Deer Mountain Firetower Trail
The Cohos Trail Association has restored a number of trails in Coos County, NH, and this is one. It begins on a spur road off Sophie’s Lane west of Deer Mountain Campground about four miles from the Canadian border. Walk Sophie’s Lane half a mile until a spur lane rises on the left. Walk up it until it ends. The trailhead is on the left (west) in a small turnaround lot. Begin an easy to moderate climb in quiet woods, crossing three streams as you climb higher. In less than an hour reach a high elevation drained bog in boreal forest. Now begin to climb more steeply and reach a narrow waterfall. Crest the summit ridgeline and walk north on the ridge until the steel superstructure of an abandoned fire tower comes into view. This is the summit of Deer Mountain, a spot that seems far removed from anywhere.
Fourth Connecticut Lake Trail – Nature Conservancy Property – NO DOGS ALLOWED
The Cohos Trail system ends on the short but briefly steep Fourth Connecticut Lake Trail, protected by the Nature Conservancy. It reaches the little two-acre fen high on Prospect Hill that is the headwaters source of the mighty Connecticut River. The pathway reaches the little pond in less than half an hour, but the trail makes a complete circuit around the watery environment in true boreal forest.
Looking for even more day hikes on the Cohos Trail? Check out these suggestions:
|Trail or Destination||Where||Rank||Feature|
|Davis Path, Mt. Crawford||Notchland||Tough||Mt. Views|
|Davis Path to Resolution||Notchland||Tough||Mt. Views|
|Davis Path to Stairs Mt.||Notchland||Lengthy||Mt. Views|
|Edmands Path||Mt. Clinton Road||Tough||4,000-footer|
|Bridle Path||Mt. Clinton Road||Easy||Woods Walk|
|Upper Falls||Off Mt. Wash. Access Rd.||Easy||Waterfall|
|Lower Falls||Off Route 302||Easy||Waterfall|
|Cherry Mt.

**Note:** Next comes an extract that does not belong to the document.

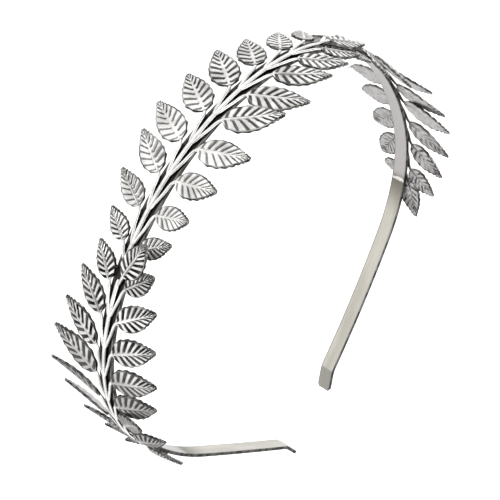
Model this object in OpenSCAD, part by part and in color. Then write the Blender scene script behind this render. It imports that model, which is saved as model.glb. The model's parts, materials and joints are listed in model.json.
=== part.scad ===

Trail||Cherry Mt., Jefferson||Lengthy||Summit views|
|Owls Head||Cherry Mt., Jefferson||Tough||Super views|
|Slide Brook Trail/Old RR bed||Cherry Pond, Jefferson||Easy||Wildlife Refuge|
|Cherry Pond Trail||Cherry Pond, Jefferson||Easy||Wildlife Refuge|
|Starr King Trail||Pliny Range, Jefferson||Lengthy||Summits|
|Kilkenny Ridge Trail||South Pond to Rogers Ledge||Lengthy||Cliffs, forest|
|Kilkenny Ridge Trail||South Pond to The Horn||Strenuous||Ponds, Mt. view|
|Kilkenny Ridge Trail||South Pond to Devil’s Hopyard||Easy||Ice Gulch|
|Bald Mt. Trail||North Road, Stark||Moderate||Notch, forest|
|Old Summer Club Trail||From Christine Lake, Stark||Lengthy||Summits|
|Victor Head Trail||Off Old Summer Club Trail||Tough||Cliffs|
|Percy Peaks Trail||Off Nash Stream Road||Tough||Summit, slabs|
|Percy Loop Trail||Off Nash Stream Road||Tough||Summit, forest|
|Pond Brook Falls Trail||Off Nash Stream Road||Easy||Waterfall|
|East Side Trail||Off Nash Stream Road||Easy||Bog, views|
- EASY Usually short in distance and level or moderate inclines. All ages can manage these day hikes. Carrying water is advised.
- MODERATE Several miles generally, with level or moderate terrain. May not be suitable for young children. Carrying water and food is advised.
- LENGTHY Trail is not terribly difficult but is many miles long, usually at least seven or eight miles in length. Not recommended for the elderly or young children. Water and food are essential.
- TOUGH Marked by moderately steep to steep terrain. Managed by most people in good physical condition but difficult for those who are out of shape. Water and food are essential.
- STRENUOUS Steep terrain usually over moderate to long distances. These routes are best for folks who are used to long hikes, are in good physical condition, and are well supplied with water and food.